As a highly recombinogenic bacterium, H. pylori facilitates the study of co-evolution. Introduction of new microbial competitors and human milieus pressured H. pylori to evolve, which may harm the host and in turn influence disease and evolution within the host population. This perpetual host-pathogen evolutionary response, involving different genes and pathways, is likely regionally unique. Humans and pathogens migrating to new environments, or admixing, disrupt co-evolutionary equilibrium and any complementarity developed between host and pathogen. Co-evolutionary interactions tend to promote geographic and spatial variation in disease outcomes, influenced by the local genetic and environmental dynamics that progress towards a unique co-evolutionary equilibrium. Though the role of co-evolution is difficult to definitively prove, all major criteria are met in the case of H. pylori and gastric cancer, where patterns of parallel host-pathogen genetic variation have correlated with functional, molecular changes.

Conclusion

A survey of the current literature on the complex etiology and genetic epidemiology of H. pylori and gastric disease points strongly to a model where both human and H. pylori genetics, including ancestry, influence gastric disease susceptibility, pathogenicity, and progression, depending on each other. Additional studies, in a range of diverse geographic locations, are needed to establish this hypothesis.

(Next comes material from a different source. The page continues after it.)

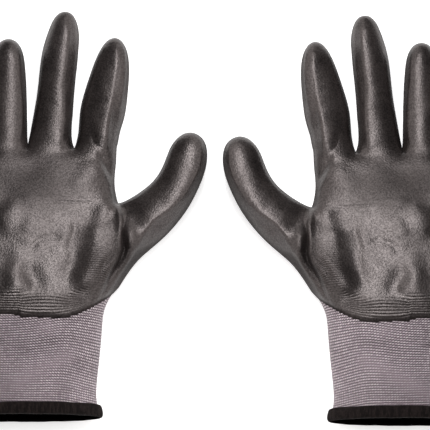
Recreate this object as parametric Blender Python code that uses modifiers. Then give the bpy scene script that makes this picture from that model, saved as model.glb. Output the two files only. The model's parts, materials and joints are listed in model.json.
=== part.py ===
"""A pair of palm-coated knitted work gloves, lying palm up side by side.

Metres, +Z up, fingers towards +Y. The origin is on the resting surface, midway between the gloves.
Each glove is a seamless knitted liner under a rubber coating, with a stretch cuff and an overlocked hem.
The liner and the coating are cut into stiff lengths at the creases where a glove folds, and every cut
lies on a hinge axis along the palm side of the fold, so a folding length opens at the back of the hand.
Glove coordinates have x = 0 on the middle of the cuff, with the thumb towards +x.
"""

import math

import bpy
from mathutils import Vector

# ---- driving dimensions of the pair
HALF_SPACING = 0.1140  # from the middle of the pair to the middle of each cuff
STAGGER = 0.0012  # the gloves lie this far up and down from level with each other

# ---- layers
LINER_WALL = 0.0010
COATING_WALL = 0.0005
GAP = 0.0003  # air between faces that touch on the real glove
BUILD_UP = GAP + COATING_WALL  # what the coating adds to each side of the liner
LINER_CUT = GAP / 2  # each side of a fold's cut is pulled back this far in the liner
COATING_CUT = 0.0004  # and this far in the coating, which is worn thin along its folds
HINGE_CLEARANCE = 0.0002  # how far a hinge axis stands off the coating

# ---- sections
FINGER_SIDES = 8
THUMB_SIDES = 10
PALM_COLUMNS = (-0.93, -0.74, -0.50, -0.26, 0.0, 0.26, 0.50, 0.74, 0.93)  # share of the half width
FLAT_SHARE = 0.5  # the back of the hand is pressed flat this far out from its middle
PALM_POWER = 2.6  # superellipse power of the palm's section
CUFF_POWER = 2.2

# ---- palm: y, left edge, right edge, underside, top, power of the section
PALM_ROWS = (
    (-0.0618, -0.0464, 0.0464, 0.0014, 0.0386, CUFF_POWER),
    (-0.0470, -0.0475, 0.0512, 0.0, 0.0380, PALM_POWER),
    (-0.0370, -0.0485, 0.0580, 0.0, 0.0375, PALM_POWER),
    (-0.0240, -0.0500, 0.0590, 0.0, 0.0365, PALM_POWER),
    (-0.0100, -0.0505, 0.0570, 0.0, 0.0350, PALM_POWER),
    (0.0060, -0.0505, 0.0545, 0.0, 0.0335, PALM_POWER),
    (0.0200, -0.0500, 0.0510, 0.0, 0.0310, PALM_POWER),
    (0.0315, -0.0485, 0.0530, 0.0010, 0.0280, PALM_POWER),
)
THUMB_ROWS = (2, 3, 4, 5)  # the palm rows that the thumb's root spans
DIP_LOWEST = -0.0603  # the coating's edge at the middle of the wrist
DIP_RISE = 0.0110  # how much higher that edge is at the sides
DIP_POWER = 3.0

# ---- fingers, little finger first. root is the middle of the base, lean is from +Y towards the thumb
# stations: distance along the finger, half width and half thickness over the coating, height of the middle
FINGERS = {
    "little": {
        "root": (-0.0362, 0.0370),
        "lean": -8.0,
        "stations": (
            (0.0060, 0.0098, 0.0092, 0.0130),
            (0.0150, 0.0096, 0.0090, 0.0130),
            (0.0240, 0.0095, 0.0088, 0.0130),
            (0.0340, 0.0089, 0.0084, 0.0132),
            (0.0420, 0.0076, 0.0074, 0.0136),
            (0.0470, 0.0048, 0.0048, 0.0138),
        ),
        "tip": 0.0490,
    },
    "ring": {
        "root": (-0.0108, 0.0420),
        "lean": 0.0,
        "stations": (
            (0.0060, 0.0119, 0.0103, 0.0132),
            (0.0170, 0.0119, 0.0102, 0.0132),
            (0.0290, 0.0116, 0.0099, 0.0133),
            (0.0430, 0.0106, 0.0094, 0.0137),
            (0.0540, 0.0094, 0.0086, 0.0142),
            (0.0610, 0.0058, 0.0055, 0.0146),
        ),
        "tip": 0.0640,
    },
    "middle": {
        "root": (0.0151, 0.0425),
        "lean": 6.3,
        "stations": (
            (0.0060, 0.0121, 0.0106, 0.0134),
            (0.0190, 0.0113, 0.0103, 0.0134),
            (0.0310, 0.0106, 0.0100, 0.0135),
            (0.0560, 0.0104, 0.0095, 0.0140),
            (0.0690, 0.0086, 0.0082, 0.0148),
            (0.0770, 0.0052, 0.0050, 0.0154),
        ),
        "tip": 0.0800,
    },
    "index": {
        "root": (0.0436, 0.0425),
        "lean": 10.0,
        "stations": (
            (0.0060, 0.0119, 0.0104, 0.0134),
            (0.0180, 0.0129, 0.0104, 0.0134),
            (0.0290, 0.0125, 0.0102, 0.0135),
            (0.0430, 0.0106, 0.0094, 0.0139),
            (0.0550, 0.0082, 0.0080, 0.0145),
            (0.0620, 0.0046, 0.0046, 0.0150),
        ),
        "tip": 0.0650,
    },
}
KNUCKLE_STATION = 0  # the station that the finger's base folds at
MIDDLE_STATION = 2  # the station that its middle folds at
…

If true, understanding local co-evolutionary history and basic tests of individual human and H. pylori ancestry may serve as a biomarker to facilitate targeted eradication of H. pylori only in individuals at greatest risk, i.e., those with non-co-evolved H. pylori. On a macro level, discordance of ancestry between host and pathogen may serve as a proxy for predicting gastric disease. Because local intrinsic and extrinsic factors influence host-pathogen co-evolution, genetic loci involved in predicting disease may be specific to a geographic region. Studies in different regions will be needed to characterize local co-evolutionary trends. For example, an ancestry-specific co-evolutionary model that applies in Latin America, may not apply in other regions with high gastric cancer incidence, such as eastern Asia. Further elucidation of the co-evolutionary model of disease may contribute a significant paradigm, useful in the study of gastric disease and beyond.